I've been thinking about writing a post about data organization for awhile now, and I'm finally getting around to it, in part due to an excellent post on the topic by biochem belle at "There and (hopefully) back again..."
Biochem belle does a fantastic job listing what essential information should go into your lab notebook, including references to raw data files. She discusses backing up data files, and she also muses on the PI's role in ensuring good record keeping and data organization. It's an informative post that provokes some thought on the topic.
Other than Biochem belle's post, I've been thinking about data organization lately for two reasons. One obvious reason is that, as working scientists, we deal with it on a daily basis. Every day, we have to decide what to write down or type up, what to save, print, or delete, and how to index all of it to be easily found and accessed later. And every day, we likely deal with trying to find and/or reference something we have previously done, or something someone else has done. Having a working system for data organization and record keeping is essential for day-to-day scientific work.

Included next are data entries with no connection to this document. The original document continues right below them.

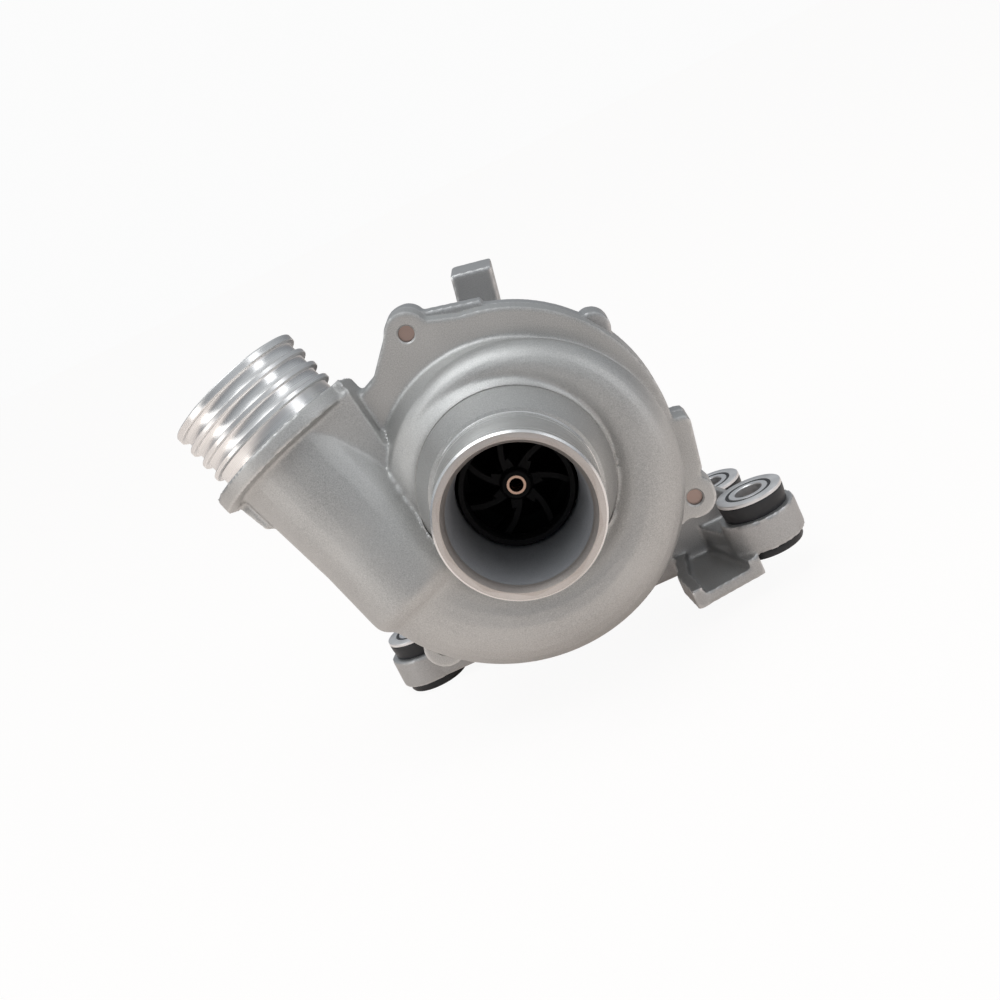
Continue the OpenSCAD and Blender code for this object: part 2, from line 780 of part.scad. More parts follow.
module power_transistors() {
    color("black") for (a = chip_angles) rotate([0, -a, 0])
        translate([chip_at_r, board_y - chip_size[1], -chip_size[2] / 2]) cube(chip_size);
}

module choke_coil() {
    color("peru") difference() {
        rod_y(choke_at, board_y + board_t, choke_h, choke_r);
        rod_y(choke_at, board_y + board_t - past, choke_h + 2 * past, choke_hole_r);
    }
}

module rear_outline() {
    circle(r = rear_flange_r);
    for (a = ear_angles) translate(polar(ear_at_r, a)) circle(r = ear_r);
}

module rear_cover_gasket() {
    color("black") along_y(barrel_end_y, gasket_t) difference() {
        rear_outline();
        circle(r = chamber_rear_r);
        for (a = ear_angles) translate(polar(ear_at_r, a)) circle(r = m4_r + 0.3);
    }
}

// Moves the children to the connector: +Z points away from the shaft, Y stays along it.
module at_connector() {
    translate([0, connector_y, 0]) rotate([0, 90 - connector_a, 0]) children();
}

module block(x, y, z0, z1) {
    translate([-x / 2, -y / 2, z0]) cube([x, y, z1 - z0]);
}

module rear_cover() {
    inner = chamber_rear_r;
    color("gray") difference() {
        union() {
            along_y(cover_y, 5) rear_outline();
            turned() polygon([[0, cover_y], [inner + cover_wall, cover_y],
                [inner + cover_wall - cover_taper, cover_end_y], [0, cover_end_y]]);
            intersection() {
                ring(0, inner + cover_wall - cover_taper - 1, cover_end_y - sink, fin_h + sink);
                for (x = [-4 : 4])
                    translate([x * fin_pitch - fin_t / 2, cover_end_y - sink, -rear_flange_r])
                        cube([fin_t, fin_h + sink, 2 * rear_flange_r]);
            }
            at_connector() block(connector_h + 8, connector_w + 1, inner - 8, pad_r);
        }
        turned() polygon([[0, cover_y - past], [inner, cover_y - past], [inner, cover_y],
            [inner - cover_taper, cover_end_y - cover_wall], [0, cover_end_y - cover_wall]]);
        for (a = ear_angles) rod_y(polar(ear_at_r, a), cover_y - past, 20, m4_r + 0.3);
        at_connector() block(connector_h + 0.4, connector_w + 0.4 - 6, inner - 12, pad_r + past);
        rod_y([0, -inner + 10], cover_end_y - cover_wall - past, cover_wall + fin_h + 2 * past, vent_r);
    }
}

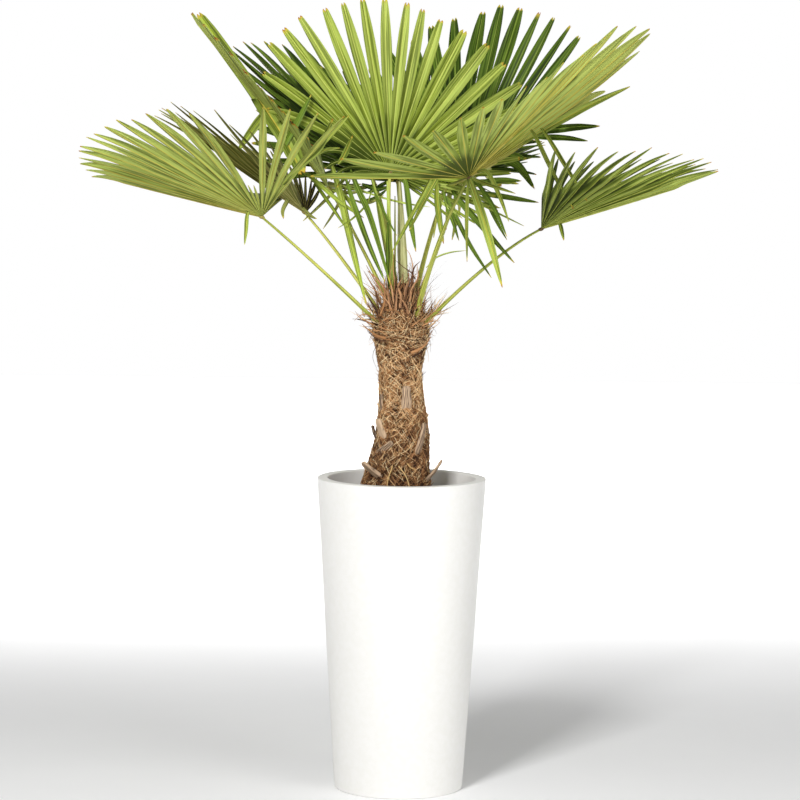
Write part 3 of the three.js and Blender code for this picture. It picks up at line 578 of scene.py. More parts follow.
def courses_through(courses, count):
    """Smooth curves of count samples through courses of pixels with their depths."""
    return np.stack([through([at_pixel(*point) for point in course], count) for course in courses])


def distance_along(centre):
    """How far along its curve each point of centre (n,s,3) lies: the sum of the steps up to it."""
    step = np.diff(centre, axis=1, prepend=centre[:, :1])
    return np.cumsum(np.linalg.norm(step, axis=-1), axis=1)


def tubes(centre, radius, profile, towards):
    """Tubes of a flat profile (r,2) along centre (n,s,3): centre + radius (x across + y normal), where normal
    leans to towards."""
    tangent = unit(np.gradient(centre, axis=1))
    across = unit(np.cross(tangent, towards))
    normal = np.cross(across, tangent)
    x = radius[..., None] * profile[:, 0]
    y = radius[..., None] * profile[:, 1]
    return (centre[:, :, None] + x[..., None] * across[:, :, None] + y[..., None] * normal[:, :, None]), x


def round_profile(count, flat_top=1.0, width=1.0):
    """A round section: x is width cos t, y is sin t, its upper half pressed by flat_top."""
    t = -np.arange(count) * 2 * np.pi / count
    y = np.sin(t)
    return np.stack([width * np.cos(t), np.where(y > 0, y * flat_top, y)], -1)


def add_tubes(name, slot, centre, radius, profile, towards, materials, rng, kinds=0):
    """One piece of closed tubes, each with its own tint and with the material that its kind picks."""
    rings, x = tubes(centre, radius, profile, towards)
    n, s, r = rings.shape[:3]
    kinds = np.broadcast_to(np.asarray(kinds).reshape(-1, 1, 1), (n, s - 1, r))
    points, faces, face_kinds = strips(rings, kinds, 0)
    ends = len(face_kinds) - kinds.size
    face_kinds[-ends:] = np.tile(np.repeat(kinds[:, 0, 0], ends // (2 * n)), 2)
    tint = np.repeat(rng.random(n), s * r)
    return make_piece(name, slot, points, faces, face_kinds, materials,
                      (x, distance_along(centre)[..., None]), tint=tint)


# Blades

OVER, UNDER = 0, 1
BLADE_SIDES = np.array([OVER] * 4 + [UNDER] * 6)
# Across a blade: its five columns in half widths, and the fold mark of its ten points
COLUMNS = np.array([-1, -0.5, 0, 0.5, 1.0])
FOLD_MARK = np.array([-1, -0.5, 1, 0, -0.6, -0.6, 0, 1, -0.5, -1.0])
# Along a blade: its samples, as parts of the joined and of the free stretch
JOINED_STEPS = np.linspace(0, 1, 6)[None]
FREE_STEPS = np.array([0.08, 0.18, 0.3, 0.42, 0.54, 0.66, 0.77, 0.86, 0.93, 0.97, 1.0])[None]
RIB_SAMPLES = 11
# Depth of the pleats, from the hub (-1) over the end of the joined stretch (0) to the tip (1)
PLEAT_STAGES, PLEAT_DEPTHS = (-1, -0.7, 0, 0.4, 1), (0.9, 0.8, 0.6, 0.45, 0.3)
# Length of the dried tips, in millimetres, least and most
DRIED_TIP = 2.5, 8


def leaf_axes(leaf):
    """Axis, side and facing of a fan's plane. The axis lies at the azimuth and elevation; the facing is the
    upright's part across the axis, turned about it by the roll."""
    azimuth, elevation, roll = np.radians(leaf["turn"])
    axis = np.array([math.cos(azimuth) * math.cos(elevation), math.sin(azimuth) * math.cos(elevation),
                     math.sin(elevation)])
    level = unit(UP - axis[2] * axis)
    facing = math.cos(roll) * level + math.sin(roll) * np.cross(level, axis)
    return axis, np.cross(facing, axis), facing


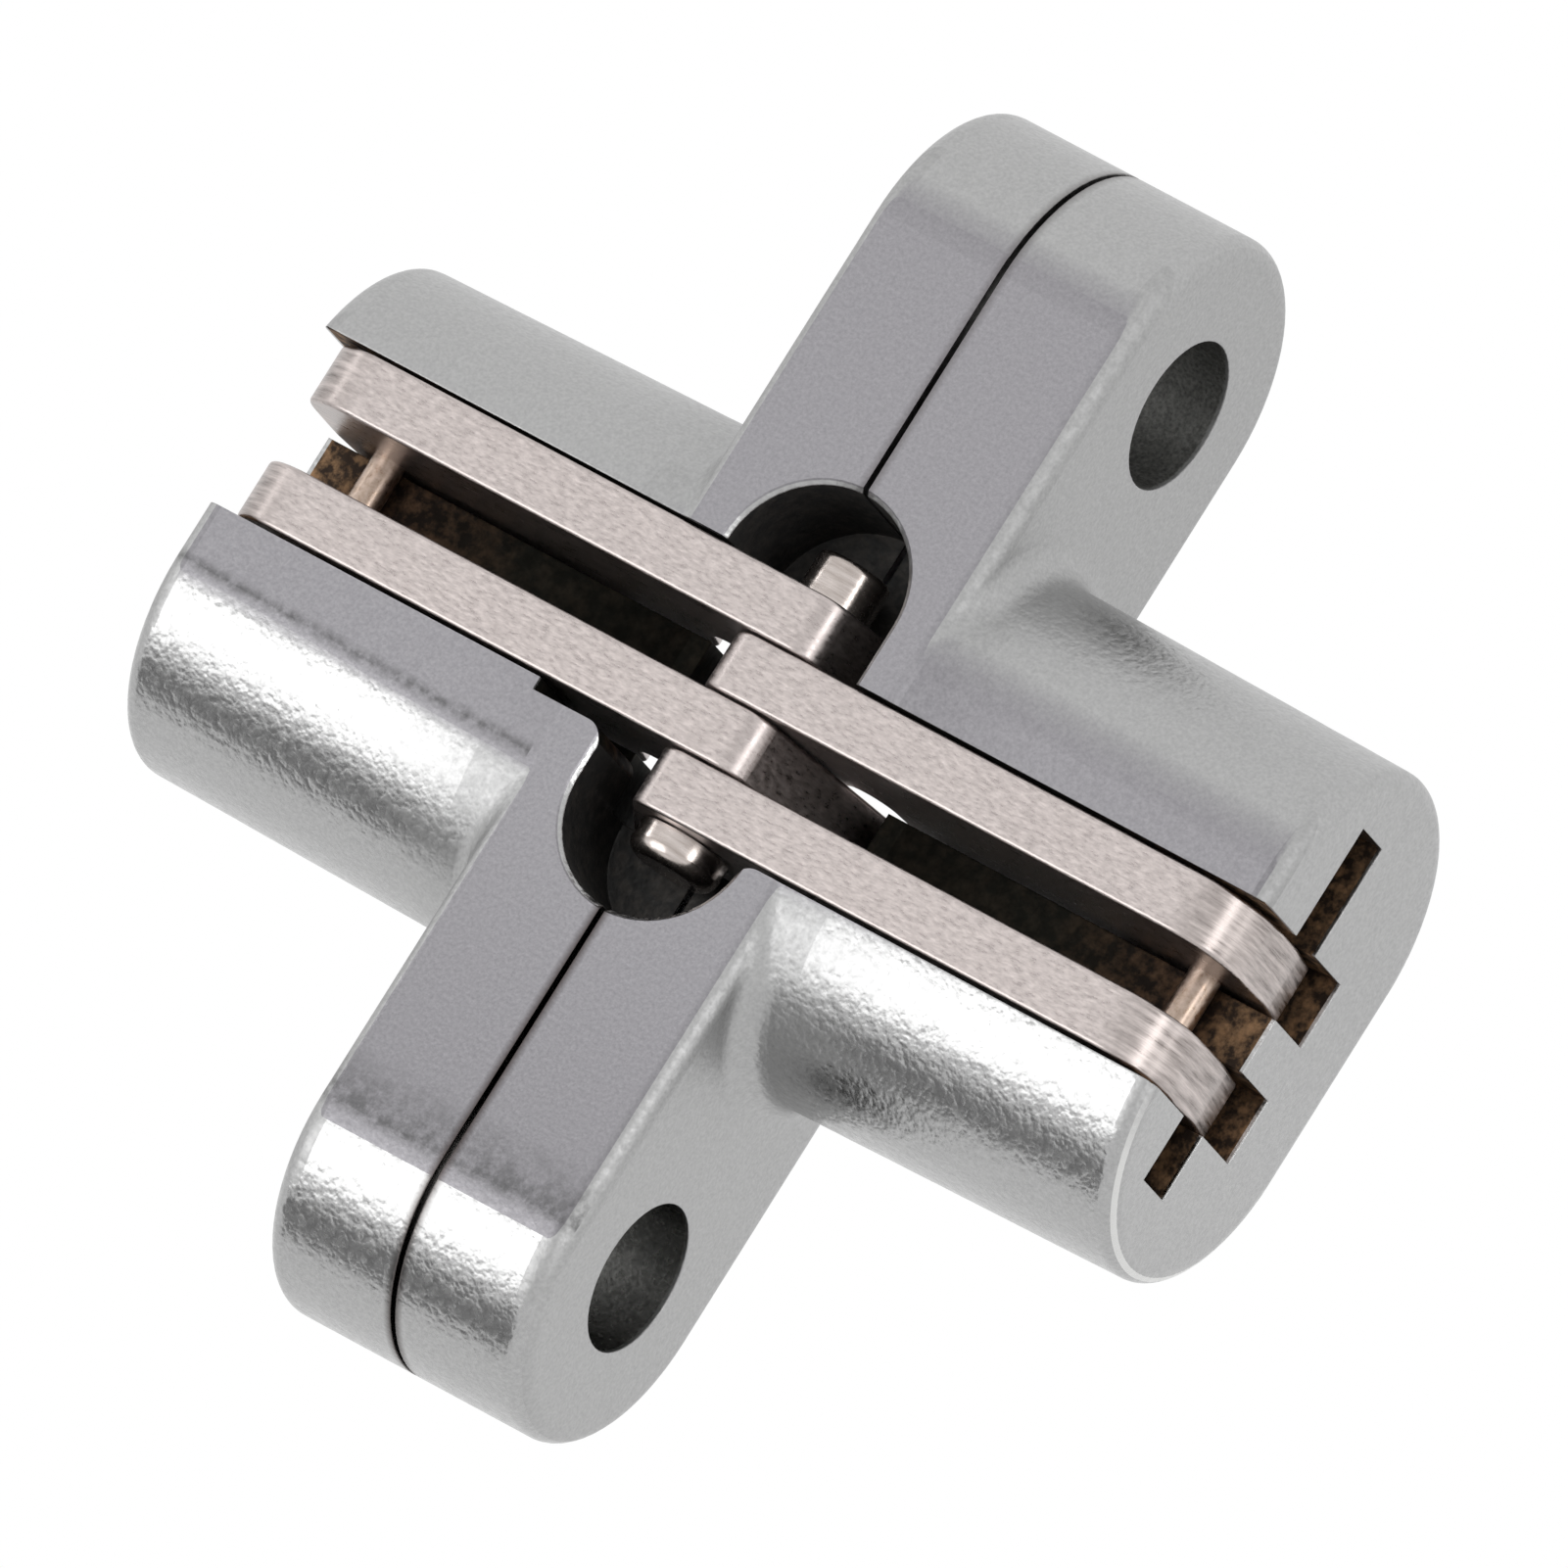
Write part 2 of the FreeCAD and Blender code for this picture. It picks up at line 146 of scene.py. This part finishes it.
# wear and dirt of the leaves; each pair is where it starts and where it is full
LOWER_ARM_Z = (-0.004, -0.014)
WORN_SHIFT = 0.00017
WORN_FADE = 0.0003
WORN_PLATE_FADE = 0.0018
WORN_FRONT_Y = -0.0047
WORN_LEAST = 0.15
WORN_AMOUNT = 0.75
SEAM_RIM = (0.0044, 0.0048)
SEAM_DEPTH = (0.00034, 0.00009)
SEAM_LOWER_AMOUNT = 0.85
SEAM_UPPER_AMOUNT = 0.45
BARE_LINE_X = (0.01717, 0.01727)
BARE_LINE_Z = (-0.0033, -0.0055)
BROWN_DEPTH = (0.0100, 0.0140)
TAN_DEPTH = (0.0152, 0.0162)
SPOT = (-0.0032, -0.003, -0.0024)
SPOT_RADIUS = 0.0016
SPOT_CORE = 0.6

# roughness of the leaves, and what each duller place adds to it
CASTING_ROUGHNESS = (0.20, 0.29)
UPPER_Z = (-0.0028, 0.0022)
UPPER_DULLING = 0.11
FLAT_DULLING = 0.12
INSIDE_DULLING = 0.35
ZONE_DULLING = 0.22
RIM_DEPTH = (0.0038, 0.0060)
RIM_Y = -0.0043
ROOT_START = 0.0044
ROOT_FADE = (0.0052, 0.0088)
ROOT_SHARE = 0.6

# bumps as (strength, height), calmer on flats, hole walls and faces turned along X
EDGE_SOFTNESS = 0.00008
LUMP_STRENGTH = 0.42
CALM_STRENGTH = 0.08
LUMP_HEIGHT = 0.00006
FACING_RANGE = (0.8, 0.98)
FACING_SHARE = 0.7
GRAIN_BUMP = (0.25, 0.00002)
LINK_BUMP = (0.35, 0.00002)
RIVET_BUMP = (0.2, 0.00001)
PIN_BUMP = (0.25, 0.00001)

# where a link's edge bends down to its tail, and how far a face is turned to count as its side
LINK_BEND_DEPTH = (0.0148, 0.0162)
LINK_SIDE_TURN = 0.7


def direction(azimuth, elevation):
    a = math.radians(azimuth)
    e = math.radians(elevation)
    return Vector((math.sin(a) * math.cos(e), -math.cos(a) * math.cos(e), math.sin(e)))


def add_object(name, data):
    obj = bpy.data.objects.new(name, data)
    bpy.context.scene.collection.objects.link(obj)
    return obj


def make_camera():
    # returns the picture's right, its up and the direction towards the camera
    data = bpy.data.cameras.new("camera")
    camera = add_object("camera", data)
    back = direction(VIEW_AZIMUTH, VIEW_ELEVATION)
    level_right = Vector((0, 0, 1)).cross(back).normalized()
    level_up = back.cross(level_right)
    turn = math.radians(PICTURE_TURN)
    right = level_right * math.cos(turn) + level_up * math.sin(turn)
    up = back.cross(right)
    camera.rotation_mode = "QUATERNION"
    camera.rotation_quaternion = Matrix((right, up, back)).transposed().to_quaternion()
    camera.location = back * CAMERA_DISTANCE + right * AIM_RIGHT - up * AIM_DOWN
    data.sensor_width = SENSOR_WIDTH
    data.lens = SENSOR_WIDTH * CAMERA_DISTANCE / PICTURE_WIDTH
    data.clip_start = NEAR_CLIP
    data.clip_end = FAR_CLIP
    bpy.context.scene.camera = camera
    return right, up, back


def in_picture(axes, towards):
    right, up, back = axes
    return right * towards[0] + up * towards[1] + back * towards[2]


def face_part(obj, towards):
    # stands a lamp or a card off the part, square to it
    obj.location = towards.normalized() * STAND_OFF
    obj.rotation_mode = "QUATERNION"
    obj.rotation_quaternion = towards.to_track_quat("Z", "Y")


def softbox(name, towards, size, strength):
    data = bpy.data.lights.new(name, "AREA")
    data.shape = "SQUARE"
    data.size = size
    data.energy = strength
    data.color = WHITE[:3]
    face_part(add_object(name, data), towards)


def plain_material(name, color, roughness):
    mat = bpy.data.materials.new(name)
    mat.use_nodes = True
    shader = mat.node_tree.nodes["Principled BSDF"]
    shader.inputs["Base Color"].default_value = color
    shader.inputs["Roughness"].default_value = roughness
    return mat


def square_sheet(name, size, material):
    half = size / 2
    corners = [(-half, -half, 0), (half, -half, 0), (half, half, 0), (-half, half, 0)]
    mesh = bpy.data.meshes.new(name)
    mesh.from_pydata(corners, [], [(0, 1, 2, 3)])
    mesh.materials.append(material)
    return add_object(name, mesh)


def show_white(tree, shader, output, kinds):
    # rays of the given kinds see a plain white sheet instead of the shader
    is_world = output.type == "OUTPUT_WORLD"
    sheet = tree.nodes.new("ShaderNodeBackground" if is_world else "ShaderNodeEmission")
    sheet.inputs["Color"].default_value = WHITE
    sheet.inputs["Strength"].default_value = 1.0
    path = tree.nodes.new("ShaderNodeLightPath")
    shown = path.outputs[kinds[0]]
    for kind in kinds[1:]:
        either = tree.nodes.new("ShaderNodeMath")
        either.operation = "MAXIMUM"
        tree.links.new(shown, either.inputs[0])
        tree.links.new(path.outputs[kind], either.inputs[1])
        shown = either.outputs[0]
    mix = tree.nodes.new("ShaderNodeMixShader")
    tree.links.new(shown, mix.inputs[0])
    tree.links.new(shader, mix.inputs[1])
    tree.links.new(sheet.outputs[0], mix.inputs[2])
    tree.links.new(mix.outputs[0], output.inputs["Surface"])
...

The second reason I've been thinking about data organization is because I recently got ahold of a copy of a form my PI uses to evaluate post docs. The form is from a national research fellowship award application. It has a list of 11 proficiencies and requests the PI rank the post doc on each proficiency. Data organization is 1 of these 11 proficiencies. Apparently, PI's and fellowship award committees recognize the importance of data organization.
So data organization and record keeping are obviously important. Important for doing the day-to-day scientific work, and recognized as important by PI's and fellowship award committees. Stay tuned for posts to follow that discuss some problems with data organization and record keeping and some potential solutions.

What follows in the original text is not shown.